++++ Data shown ++++

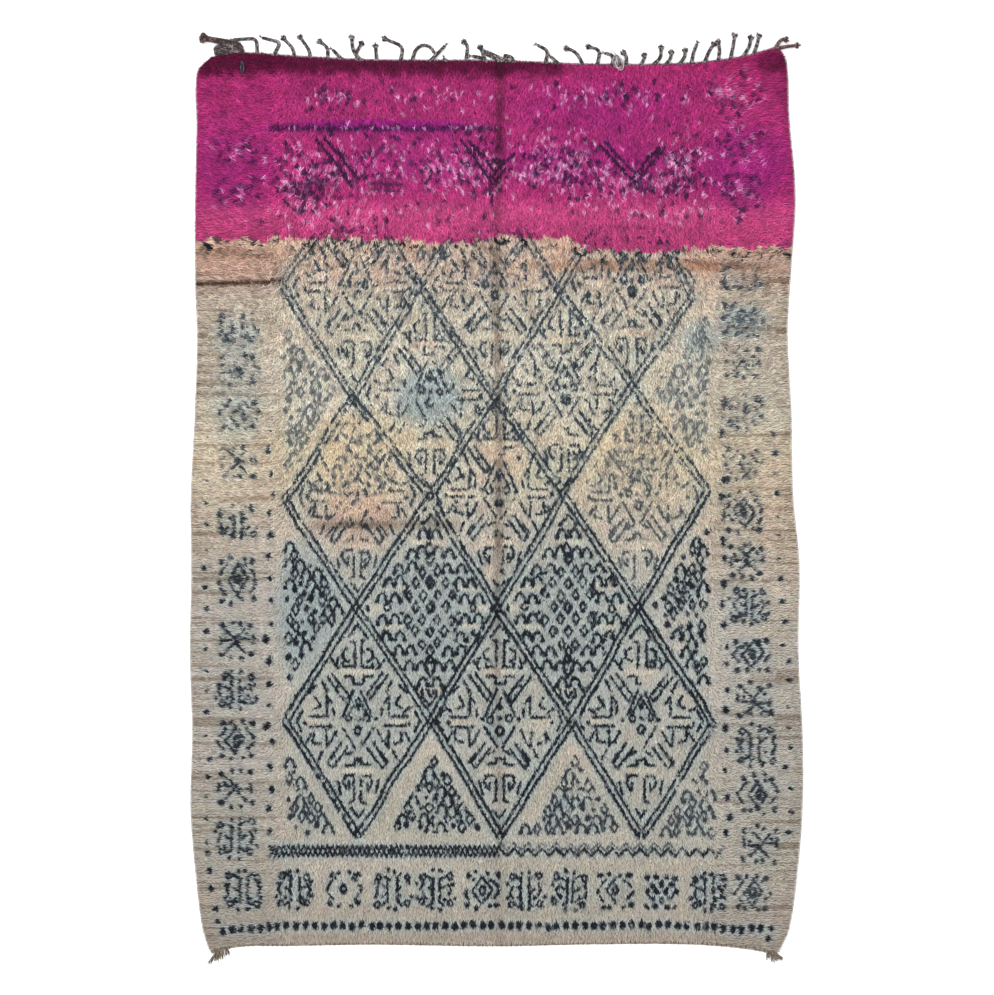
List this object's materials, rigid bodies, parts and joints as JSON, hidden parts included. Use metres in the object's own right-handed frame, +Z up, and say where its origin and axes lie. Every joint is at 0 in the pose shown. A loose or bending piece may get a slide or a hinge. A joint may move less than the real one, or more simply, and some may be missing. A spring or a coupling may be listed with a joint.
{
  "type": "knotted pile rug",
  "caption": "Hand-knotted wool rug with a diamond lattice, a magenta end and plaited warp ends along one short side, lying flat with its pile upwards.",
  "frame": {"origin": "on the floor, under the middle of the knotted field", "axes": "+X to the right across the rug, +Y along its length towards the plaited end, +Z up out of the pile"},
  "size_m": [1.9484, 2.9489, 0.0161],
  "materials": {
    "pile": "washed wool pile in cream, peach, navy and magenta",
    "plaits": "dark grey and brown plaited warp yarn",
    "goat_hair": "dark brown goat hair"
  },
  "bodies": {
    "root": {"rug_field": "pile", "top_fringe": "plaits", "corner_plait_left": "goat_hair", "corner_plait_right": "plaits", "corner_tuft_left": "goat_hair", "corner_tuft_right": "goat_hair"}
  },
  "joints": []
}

++++

Stated exercise: Reproduce the data shown above exactly.

Expected answer:
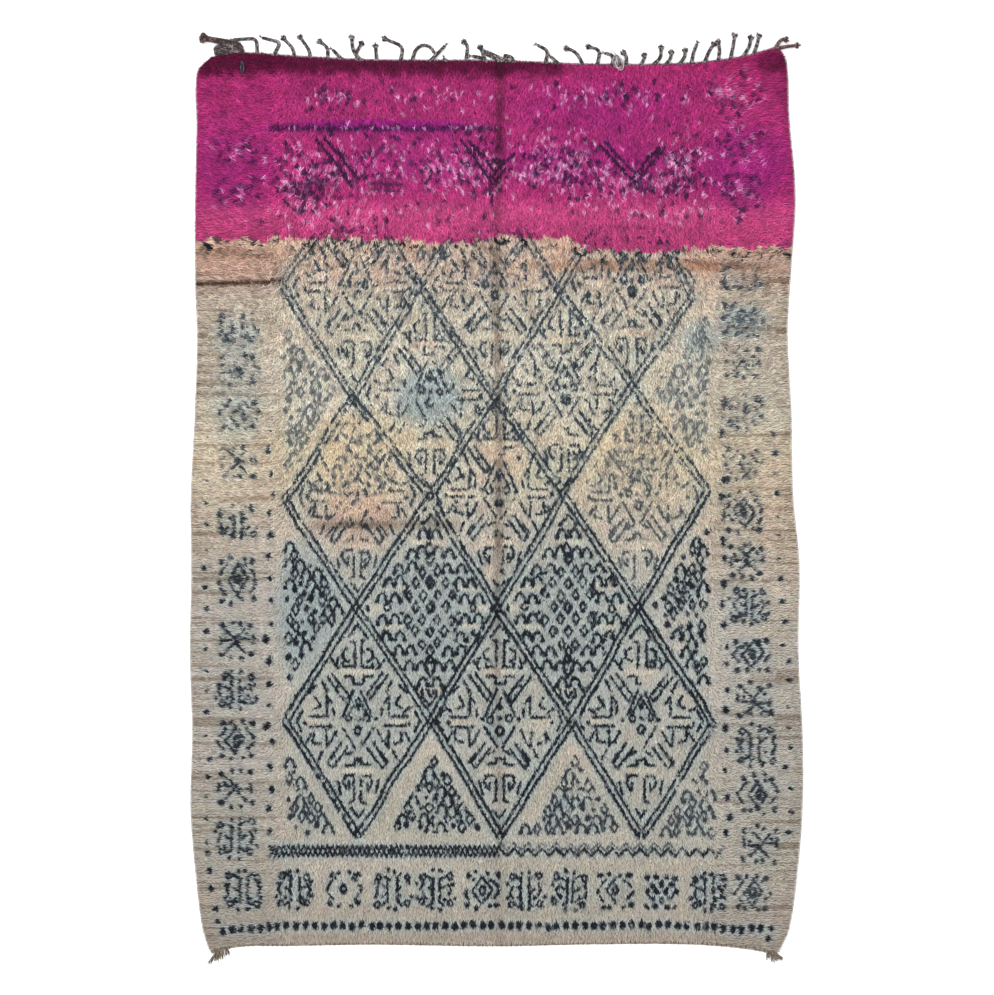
List this object's materials, rigid bodies, parts and joints as JSON, hidden parts included. Use metres in the object's own right-handed frame, +Z up, and say where its origin and axes lie. Every joint is at 0 in the pose shown. A loose or bending piece may get a slide or a hinge. A joint may move less than the real one, or more simply, and some may be missing. A spring or a coupling may be listed with a joint.
{
  "type": "knotted pile rug",
  "caption": "Hand-knotted wool rug with a diamond lattice, a magenta end and plaited warp ends along one short side, lying flat with its pile upwards.",
  "frame": {"origin": "on the floor, under the middle of the knotted field", "axes": "+X to the right across the rug, +Y along its length towards the plaited end, +Z up out of the pile"},
  "size_m": [1.9484, 2.9489, 0.0161],
  "materials": {
    "pile": "washed wool pile in cream, peach, navy and magenta",
    "plaits": "dark grey and brown plaited warp yarn",
    "goat_hair": "dark brown goat hair"
  },
  "bodies": {
    "root": {"rug_field": "pile", "top_fringe": "plaits", "corner_plait_left": "goat_hair", "corner_plait_right": "plaits", "corner_tuft_left": "goat_hair", "corner_tuft_right": "goat_hair"}
  },
  "joints": []
}